8. Normal wartime consequences treated as crimes 

Mental health impacts, something which is expected during a war, alongside medical care access and displacement are being depicted as further evidence of genocide, rather than what it is; an inevitable outcome of urban warfare.  

9. Urban devastation portrayed as extermination 

Large-scale damage of civilian infrastructure is used as proof of genocide, ignoring the difficulties that urban conflict produces, particularly when Hamas operate within civilian areas.  

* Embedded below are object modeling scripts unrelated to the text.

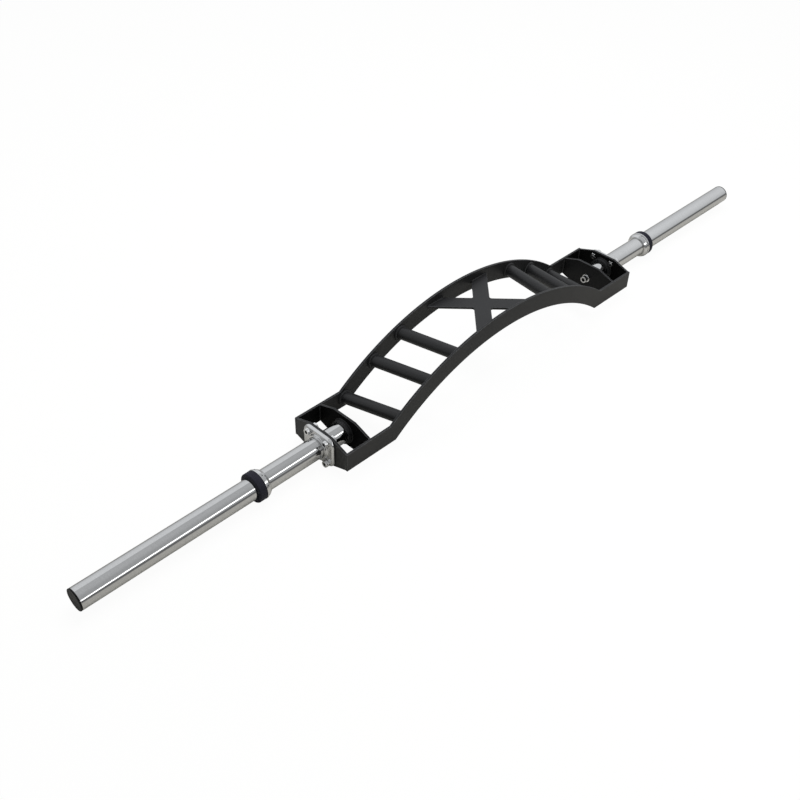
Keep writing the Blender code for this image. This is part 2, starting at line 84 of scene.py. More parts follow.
forward = Vector((math.cos(PITCH) * math.cos(YAW), math.cos(PITCH) * math.sin(YAW), math.sin(PITCH)))
level = Vector((math.sin(YAW), -math.cos(YAW), 0))
upright = level.cross(forward)
across = math.cos(ROLL) * level + math.sin(ROLL) * upright
upward = math.cos(ROLL) * upright - math.sin(ROLL) * level
camera = bpy.data.objects.new("camera", bpy.data.cameras.new("camera"))
camera.matrix_world = Matrix.Translation(EYE) @ Matrix((across, upward, -forward)).transposed().to_4x4()
camera.data.sensor_width = SENSOR_WIDTH
camera.data.lens = SENSOR_WIDTH * FOCAL_PIXELS / PHOTO_SIZE
camera.data.clip_end = FARTHEST_SEEN
scene.collection.objects.link(camera)
scene.camera = camera
print("lens in mm:", round(camera.data.lens, 2))


# %% [markdown]
# ## Node trees written as sums
#
# A finish is a recipe of nodes. Wiring them one by one hides what they work out, so two
# small classes do the wiring. A Value wraps a socket, and Python's own operators add Math
# nodes to it. A Recipe owns a node tree, and its one method adds any other node.

# %% Values that add up
class Value:
    """A socket that Python's operators work on."""

    def __init__(self, socket):
        self.socket = socket

    def math(self, operation, first, second):
        node = self.socket.node.id_data.nodes.new("ShaderNodeMath")
        node.operation = operation
        for place, value in enumerate((first, second)):
            feed(value, node.inputs[place])
        return Value(node.outputs[0])

    def __add__(self, other):
        return self.math("ADD", self, other)

    def __sub__(self, other):
        return self.math("SUBTRACT", self, other)

    def __rsub__(self, other):
        return self.math("SUBTRACT", other, self)

    def __mul__(self, other):
        return self.math("MULTIPLY", self, other)

    __radd__ = __add__
    __rmul__ = __mul__

    def most(self, other):
        return self.math("MAXIMUM", self, other)

    def out(self, name):
        return Value(self.socket.node.outputs[name])


def feed(value, socket):
    """Links a Value to a socket, or sets the socket to a plain number or colour."""
    if isinstance(value, Value):
        socket.node.id_data.links.new(value.socket, socket)
    else:
        socket.default_value = value


# %% Recipes that add nodes
class Recipe:
    """A node tree, and one method that adds any node to it."""

    def __init__(self, owner):
        owner.use_nodes = True
        self.tree = owner.node_tree
        self.tree.nodes.clear()

    def add(self, kind, settings=(), sockets=()):
        node = self.tree.nodes.new("ShaderNode" + kind)
        for name, value in dict(settings).items():
            setattr(node, name, value)
        for name, value in dict(sockets).items():
            feed(value, next(s for s in node.inputs if s.name == name and s.enabled))
        return Value(next((s for s in node.outputs if s.enabled), None))

    def step(self, value, low, high, start=0.0, end=1.0):
        """A soft step of the value, from start at low to end at high."""
        ends = {"From Min": low, "From Max": high, "To Min": start, "To Max": end}
        return self.add("MapRange", {"interpolation_type": "SMOOTHSTEP"}, {"Value": value, **ends})

    def blend(self, mask, first, second):
        """The first colour where the mask is 0, and the second where it is 1."""
        colours = {"Factor": mask, "A": first, "B": second}
        return self.add("Mix", {"data_type": "RGBA"}, colours)

    def mix_shaders(self, mask, first, second):
        """The first shader where the mask is 0, and the second where it is 1."""
        mixed = self.add("MixShader", sockets={"Fac": mask})
        slots = [s for s in mixed.socket.node.inputs if s.name == "Shader"]
        feed(first, slots[0])
        feed(second, slots[1])
        return mixed


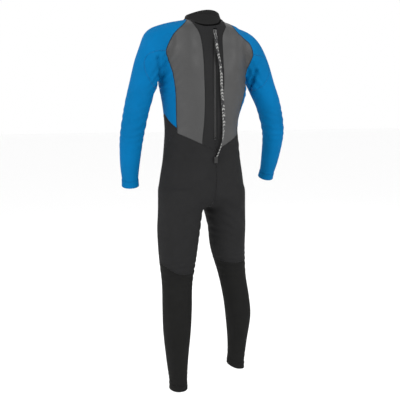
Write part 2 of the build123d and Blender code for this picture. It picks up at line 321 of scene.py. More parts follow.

Further omissions from the COI report include the crimes perpetrated by Hamas on October 7; failing to mention the systematic killings, tortures, rapes, and hostage taking of over 1,200 people. Instead, the report begins with “on 7 October 2023, Israel launched its military offensive in Gaza”. The first use of the word ‘hostage’ is on page 27 of the report; they are only mentioned in order to accuse Israel of wrongdoing, and invert Hamas’ actions, accusing Israel of keeping the Gaza Strip ‘hostage’. The report does not mention that over two million tons of aid funnelled into Gaza by Israel since October, as well as the 14 million litres of water a day, and the delivery of over two million vaccinations to Gazan children.  

 

Conclusion: 

The word genocide carries a heavy weight, especially for the world’s only Jewish state. It is a unique legal and moral charge as it denotes a crime of intent. Based on today’s public record, there are no judicial findings that Israel has breached the Genocide Convention, with the ICJ only issuing provisional, precautionary measures. This has been further backed by the British government, with the Foreign Office stating they have ‘not concluded’ that Israel is committing a genocide, emphasising the importance of such decisions belonging solely to international courts. The Commission of Inquiry’s report fails to provide a fair, factual account of the last two years of conflict. Instead, the report creates a narrative which solely blames Israel for the war, removing Hamas as a fighting force, and does not portray Hamas as the terrorist group it is, with the associated urban warfare tactics of terrorists - which include the use of civilians as human shields.  Ultimately the report chooses to exploit the careless rhetoric of extreme Israeli Government coalition partners, who do not have any operational control in regard to the conduct of the war; whilst this rhetoric is abhorrent, it is rhetoric and does not reflect the reality of Israel’s conduct.